TO BE DONE: Only one span of the listing below is wanted: the lines from the one with "for side, tag" through the one with "cad_parts[obj.name] = obj", reproduced exactly, both ends kept.

------ SUPPLIED DATA

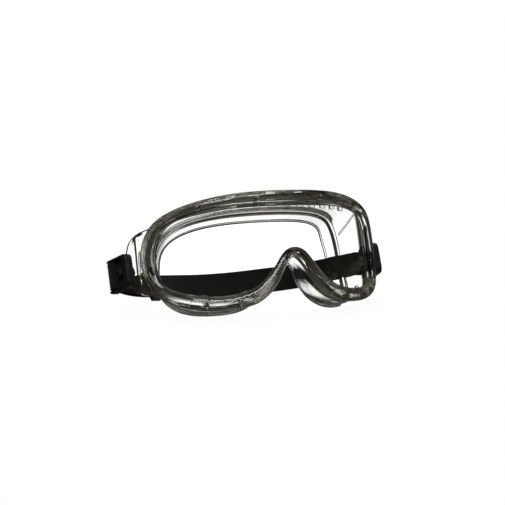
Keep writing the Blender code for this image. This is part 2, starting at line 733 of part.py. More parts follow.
def pivot_ring(side, x_in, x_out, radius, flare_in, flare_out):
    """Ring round the pivot axis; its ends can follow the ear's flare."""
    seg = 24
    rows = []
    for k in range(seg):
        turn = 2 * math.pi * k / seg
        cos, sin = math.cos(turn), math.sin(turn)
        corners = ((x_in, BORE_R, flare_in), (x_in, radius, flare_in),
                   (x_out, radius, flare_out), (x_out, BORE_R, flare_out))
        rows.append([(side * (x + share * FLARE * r * cos), PIVOT_Y + r * cos, PIVOT_Z + r * sin)
                     for x, r, share in corners])
    return loft(rows)


def build_pivot_rings(side, tag, mats, lean):
    for name, x_in, *shape in PIVOT_RINGS:
        new_object(name + tag, pivot_ring(side, x_in, *shape), mats["vent"], lean,
                   origin=(side * x_in, PIVOT_Y, PIVOT_Z))


# ----------------------------------------------------------------- headband
# Middle line of the main run from the right clip to the left clip:
# x, y, z from the lens apex along the world axes, lean of the webbing in degrees
STRAP_NODES = [
    (-94.6, 79.2, -19.6, 32), (-88.2, 82.3, -22.8, 46), (-81, 84.6, -25.0, 52),
    (-74.0, 86.25, -25.9, 50), (-65.5, 88.5, -26.6, 48), (-57.0, 90.75, -27.3, 47),
    (-44, 93.0, -28.6, 40), (-25, 94.4, -29.8, 33), (0, 94.2, -29.6, 27),
    (25, 92.4, -28.2, 15), (51, 88.4, -25.6, 4), (74, 82.6, -21.6, 0),
    (88, 78.4, -18.8, 6), (95.0, 76.2, -17.6, 14)]
# Webbing round the clip's bar: (back, out) from the pivot
BAR_INSIDE = [(5.95, 2.8), (6.0, 1.5), (6.9, 0.5), (8.1, 0.35), (10.2, 0.35), (12.0, 0.0)]
BAR_OUTSIDE = [(6.0, 4.15), (6.9, 5.1), (8.1, 5.25), (10.2, 5.25), (12.6, 4.2)]
BAR_LEAVE = 3 + 1              # tail rows before the webbing starts to twist
RUN_STEP, TAIL_STEP = 3.6, 3.4         # row spacing
CLIP_LEAN = -PITCH - CLIP_TILT
RIGHT_TAIL, LEFT_TAIL = 24, 13         # the tail follows the main run up to this row


def clip_world(side, back, out):
    return to_world(clip_point(side, back, out, 0.0))


def leaned(angle):
    """Width direction of webbing whose upper edge leans back by angle degrees."""
    return np.array([0.0, math.sin(math.radians(angle)), math.cos(math.radians(angle))])


def main_run():
    """Rows (point, width direction, thickness direction) from clip to clip."""
    right, left = ([(*clip_world(side, back, out), CLIP_LEAN) for back, out in BAR_INSIDE]
                   for side in (-1, 1))
    nodes = [(*(APEX + np.array(node[:3])), node[3]) for node in STRAP_NODES]
    path = open_spline(right + nodes + left[::-1], RUN_STEP)
    rows = []
    for k, row in enumerate(path):
        along = path_direction(path[:, :3], k)
        width = square_to(leaned(row[3]), along)
        rows.append((row[:3], width, np.cross(along, width)))
    return rows


def tail(rows, last, side):
    """(point, width direction) of the folded end: over the outside of the clip
    bar, then along the rear side of the main run up to row last."""
    over_bar = [clip_world(side, back, out) for back, out in BAR_OUTSIDE]
    run = rows if side < 0 else rows[::-1]
    bar = clip_world(side, *BAR_INSIDE[4])
    first = next(k for k, row in enumerate(run) if np.linalg.norm(row[0] - bar) > 6.0)
    beside = []
    for point, width, thick in run[first:last]:
        rearward = 1 if thick[1] > 0 else -1
        beside.append((point + thick * rearward * (STRAP_T + STRAP_GAP), width))
    path = open_spline(over_bar + [point for point, _ in beside], TAIL_STEP)
    out = []
    for k, point in enumerate(path):
        nearest = int(np.argmin([np.linalg.norm(point - q) for q, _ in beside]))
        twist = 0.0                # turns from the clip's lean to the main run's
        if k >= BAR_LEAVE:
            twist = min(1.0, max(0.0, np.linalg.norm(point - over_bar[3]) - 3.0) / 8.0)
        width = leaned(CLIP_LEAN) * (1 - twist) + beside[nearest][1] * twist
        out.append((point, square_to(width, path_direction(path, k))))
    return out


def build_headband(mats):
    """One continuous ribbon: right tail, main run, left tail."""
    run = main_run()
    rows = tail(run, RIGHT_TAIL, -1)[::-1] + [row[:2] for row in run] + tail(run, LEFT_TAIL, 1)
    points = [row[0] for row in rows]
    ribbon = []
    for k, (point, width) in enumerate(rows):
        along = path_direction(points, k)
        width = square_to(width, along)
        half_w = width * STRAP_W / 2
        half_t = np.cross(along, width) * STRAP_T / 2
        ribbon.append([point + half_w + half_t, point - half_w + half_t,
                       point - half_w - half_t, point + half_w - half_t])
    new_object("headband_strap", capped(ribbon), mats["webbing"],
               origin=to_world((0, PIVOT_Y, PIVOT_Z)), smooth=40)


# -------------------------------------------------------------- keeper loop
KEEPER_NODE = 4                # strap node it sits on
KEEPER_HALF_L = 4.0            # half length along the webbing
KEEPER_WALL = 1.1
KEEPER_CHAMFER = 0.4


def build_keeper(mats):
    """Moulded loop that holds the webbing's free end against the headband."""
    before, node, after = (np.array(STRAP_NODES[KEEPER_NODE + k]) for k in (-1, 0, 1))
    centre = APEX + node[:3]
    along = unit((after - before)[:3])
    width = square_to(leaned(node[3]), along)
    thick = np.cross(along, width)
    if thick[1] <= 0:
        thick = -thick
    half_w = STRAP_W / 2 + STRAP_GAP
    front = -STRAP_T / 2 - STRAP_GAP
    rear = STRAP_T * 1.5 + 2 * STRAP_GAP       # the second layer lies behind the first
    end, bevel = KEEPER_HALF_L, KEEPER_CHAMFER
    # place along the webbing, growth beyond the opening: outer face, then the opening
    sections = ((-end, KEEPER_WALL - bevel), (-end + bevel, KEEPER_WALL),
                (end - bevel, KEEPER_WALL), (end, KEEPER_WALL - bevel), (end, 0.0), (-end, 0.0))
    rows = []
    for place, grow in sections:
        w, r, f = half_w + grow, rear + grow, front - grow
        rows.append([centre + along * place + width * across + thick * through
                     for across, through in ((w, r), (-w, r), (-w, f), (w, f))])
    new_object("strap_keeper", loft(rows), mats["nylon"], origin=centre, smooth=30)


# ------------------------------------------------------------------- build
def make_lean():
    """Empty that carries everything drawn in the goggles' own frame."""
    lean = bpy.data.objects.new("lean", None)
    lean.rotation_euler = (math.radians(PITCH), 0, 0)
    lean.location = APEX * MM
    bpy.context.scene.collection.objects.link(lean)
    return lean


def main():
    clear_scene()
    mats = make_materials()
    lean = make_lean()
    studs = list_studs()
    build_frame(mats, lean, [stud_hole(place) for _, place, _ in studs])
    new_object("lens", lens_mesh(), mats["lens"], lean, smooth=30)
    build_baffles(mats, lean, studs)
    for name, place, _ in studs:
        new_object(name, stud(place), mats["vent"], lean)
    for side, tag in SIDES:
        build_clip(side, tag, mats, lean)
        build_rivet(side, tag, mats, lean)
        build_pivot_rings(side, tag, mats, lean)
    build_headband(mats)
    build_keeper(mats)


main()
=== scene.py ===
"""Looks of the splash goggles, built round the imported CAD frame.

Clear soft frame, curved lens, vent strips and pins are glass-like pieces at
their real thickness; clips, keeper and rivets are moulded nylon; the headband
is ribbed woven elastic.  Shapes follow the same rules as the CAD frame, at a
finer step.

The row frame has +Z up and the lens towards -Y; the wearer's left is +X.  The
goggles' own frame has its origin at the lens apex and leans back in the row
frame.  Lengths are in mm unless a comment says metres; meshes are in metres.
"""
import bpy
import bmesh
import math
import numpy as np
from mathutils import Vector, Matrix
from mathutils.geometry import delaunay_2d_cdt

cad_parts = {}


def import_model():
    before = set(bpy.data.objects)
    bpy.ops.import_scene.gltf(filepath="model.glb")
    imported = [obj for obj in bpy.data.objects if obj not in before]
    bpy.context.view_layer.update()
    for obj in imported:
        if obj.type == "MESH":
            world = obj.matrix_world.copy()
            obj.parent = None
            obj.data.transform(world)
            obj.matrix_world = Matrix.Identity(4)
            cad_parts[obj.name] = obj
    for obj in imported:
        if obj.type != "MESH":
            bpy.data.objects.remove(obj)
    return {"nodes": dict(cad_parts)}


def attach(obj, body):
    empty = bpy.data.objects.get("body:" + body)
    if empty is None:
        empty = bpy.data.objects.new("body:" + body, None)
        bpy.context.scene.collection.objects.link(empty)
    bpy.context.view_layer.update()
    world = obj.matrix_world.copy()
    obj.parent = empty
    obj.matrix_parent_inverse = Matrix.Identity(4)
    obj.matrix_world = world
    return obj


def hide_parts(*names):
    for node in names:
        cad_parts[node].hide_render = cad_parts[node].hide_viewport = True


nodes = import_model()["nodes"]
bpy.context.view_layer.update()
scene = bpy.context.scene

MM = 0.001                     # metres in a millimetre
GAP = 0.3                      # clearance between separate pieces
SIDES = ((1, "left"), (-1, "right"))

# ---------------------------------------------------------------- dimensions
PITCH = -13.7                  # degrees, frame leaning back on the table
APEX_Y = -48.0                 # lens apex in the row frame
APEX_Z = 42.0                  # the same, the height of the nose bridge
LENS_R = 104.5                 # radius of the cylinder the rim's face lies on
LENS_T = 2.0                   # lens thickness
LENS_SET = 2.0                 # lens front face behind the rim's face
GROOVE_D = 4.0                 # greatest depth of the lens groove
WALL_T = 1.6                   # side wall of the soft frame
WALL_INSET = 0.6               # wall's outside, in from the rim's outer edge
BEAD_D = 6.2                   # depth of the rim bead

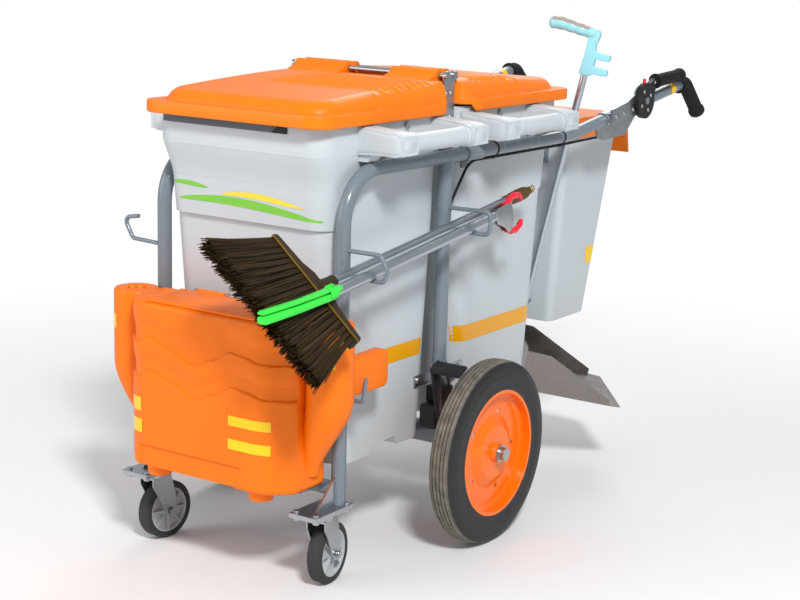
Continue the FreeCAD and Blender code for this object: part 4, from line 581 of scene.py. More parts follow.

------------

TASK ANSWER:
    for side, tag in SIDES:
        build_clip(side, tag, mats, lean)
        build_rivet(side, tag, mats, lean)
        build_pivot_rings(side, tag, mats, lean)
    build_headband(mats)
    build_keeper(mats)


main()
=== scene.py ===
"""Looks of the splash goggles, built round the imported CAD frame.

Clear soft frame, curved lens, vent strips and pins are glass-like pieces at
their real thickness; clips, keeper and rivets are moulded nylon; the headband
is ribbed woven elastic.  Shapes follow the same rules as the CAD frame, at a
finer step.

The row frame has +Z up and the lens towards -Y; the wearer's left is +X.  The
goggles' own frame has its origin at the lens apex and leans back in the row
frame.  Lengths are in mm unless a comment says metres; meshes are in metres.
"""
import bpy
import bmesh
import math
import numpy as np
from mathutils import Vector, Matrix
from mathutils.geometry import delaunay_2d_cdt

cad_parts = {}


def import_model():
    before = set(bpy.data.objects)
    bpy.ops.import_scene.gltf(filepath="model.glb")
    imported = [obj for obj in bpy.data.objects if obj not in before]
    bpy.context.view_layer.update()
    for obj in imported:
        if obj.type == "MESH":
            world = obj.matrix_world.copy()
            obj.parent = None
            obj.data.transform(world)
            obj.matrix_world = Matrix.Identity(4)
            cad_parts[obj.name] = obj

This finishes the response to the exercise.